19. Irrespective of that, a proper exercise of the discretion is required. Relevant considerations here are the findings of the Judicial Registrar in relation to the decision to grant the extension to the appellant. In that decision the Judicial Registrar accepted the explanation given for the delay by the appellant in taking the appropriate step. Indeed it is clear that the Judicial Registrar was influenced by findings which reflected that the very injury the subject of the appellant’s claim was directly related to her inability to comply with section 103D of the Act. In those circumstances and given also that the extension of time had to be obtained as a preliminary order, the order of the Judicial Registrar that the appellant was to pay the respondent’s costs was inappropriate in my view. It seems clear also that the Judicial Registrar was of the view that rule 63.11(5) of the Supreme Court Rules applied and mandated such an order. I suspect that the Judicial Registrar would not have made that order if she did not feel constrained by rule 63.11(5).

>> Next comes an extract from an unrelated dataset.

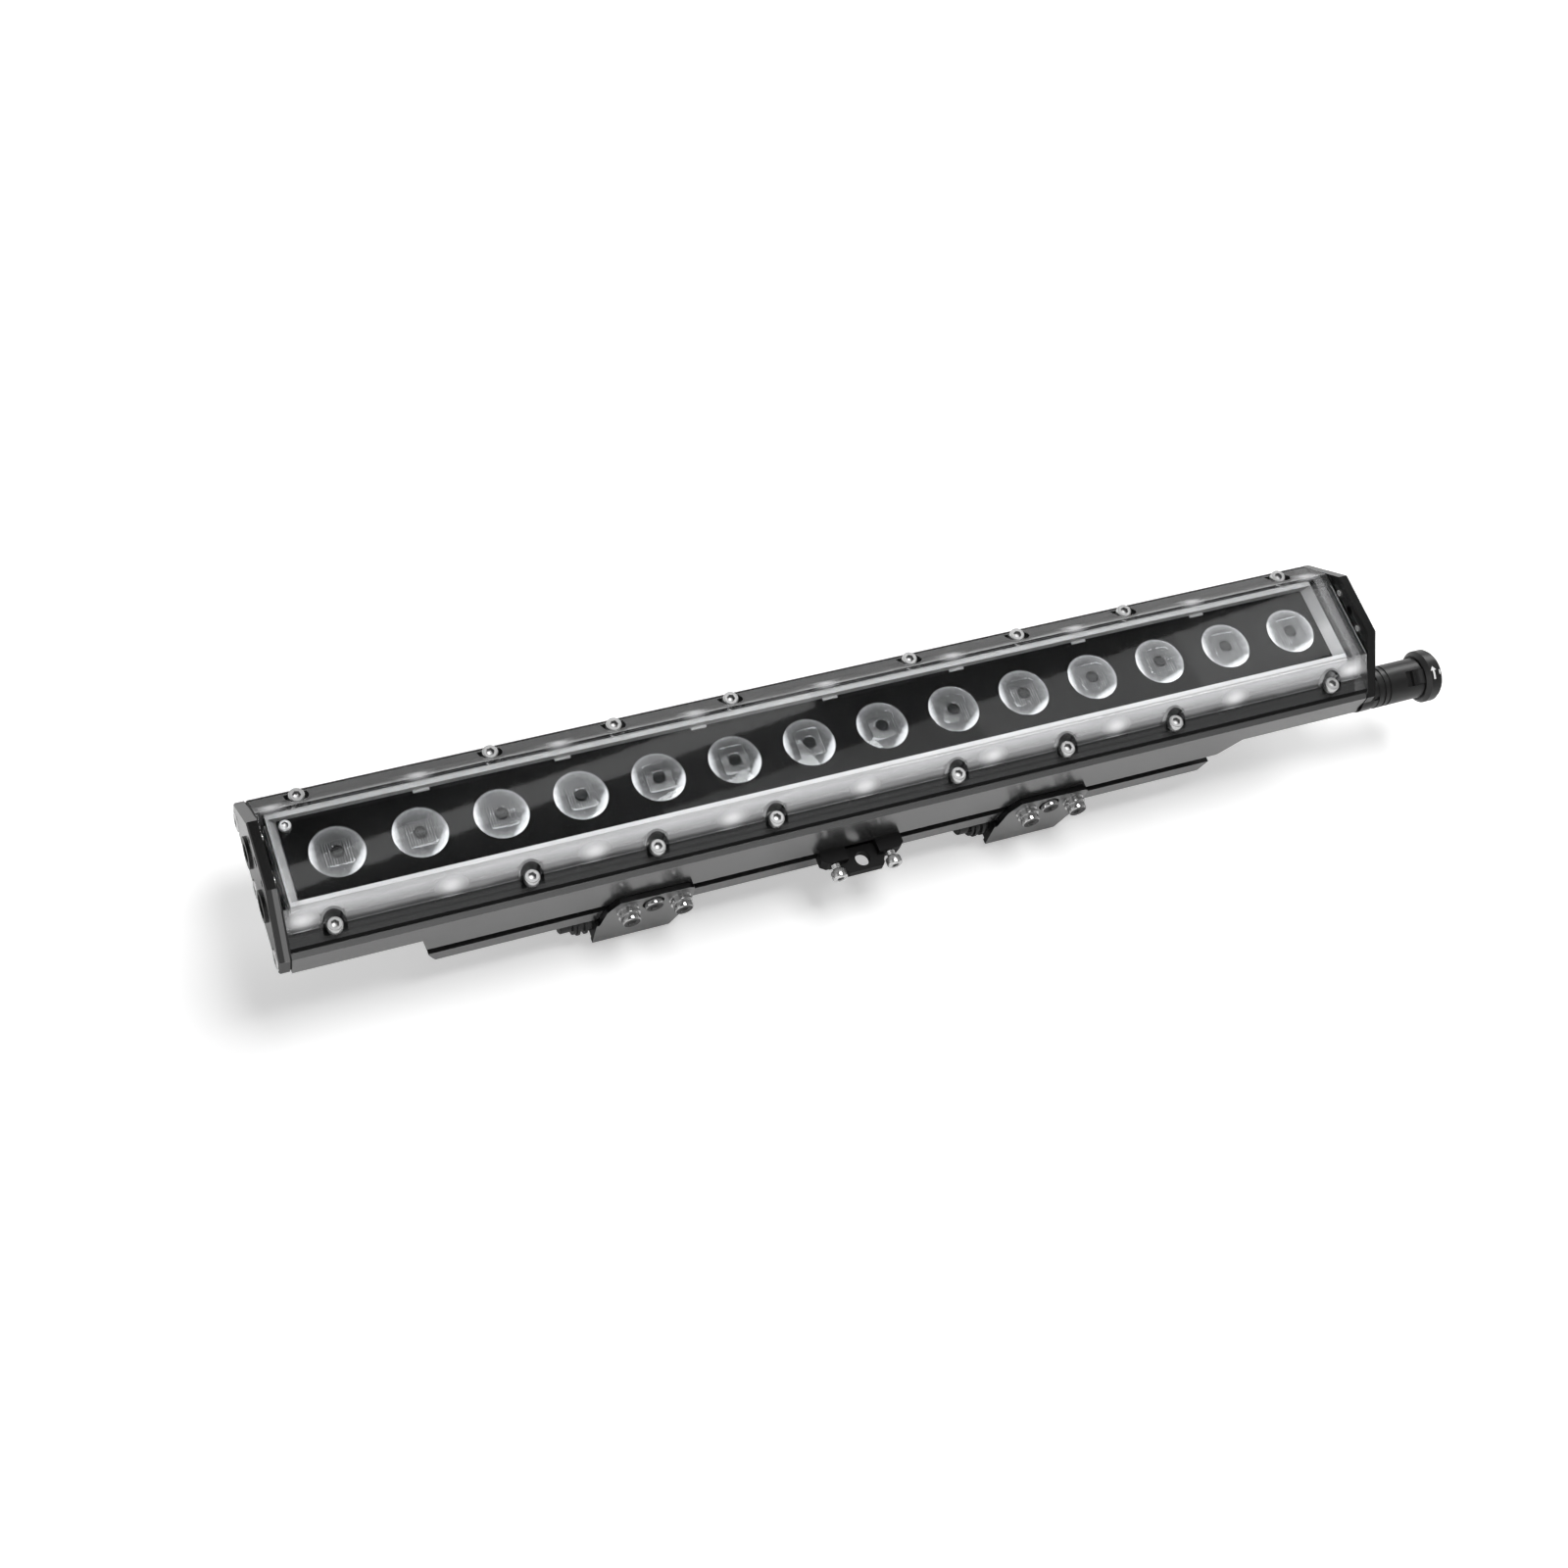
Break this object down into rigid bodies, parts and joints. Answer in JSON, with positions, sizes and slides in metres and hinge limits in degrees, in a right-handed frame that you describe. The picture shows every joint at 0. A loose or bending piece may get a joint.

20. On the other hand, if the appellant is ultimately unsuccessful in her claim, then it is inappropriate that the respondent should have to pay the costs for the application for the preliminary order simply because the appellant was successful in obtaining that order.
21. All things considered I consider that the appropriate order is one in accordance with Sola Optical Australia v Mills [1987] 46 SASR 364 namely, that the costs of the application for the extension of the current proceedings should abide the result in the substantive proceedings and that should be based on 100% of the Supreme Court scale. I so order.
22. I will hear the parties as to the costs of the appeal.
Dated this 19th day of January 2007.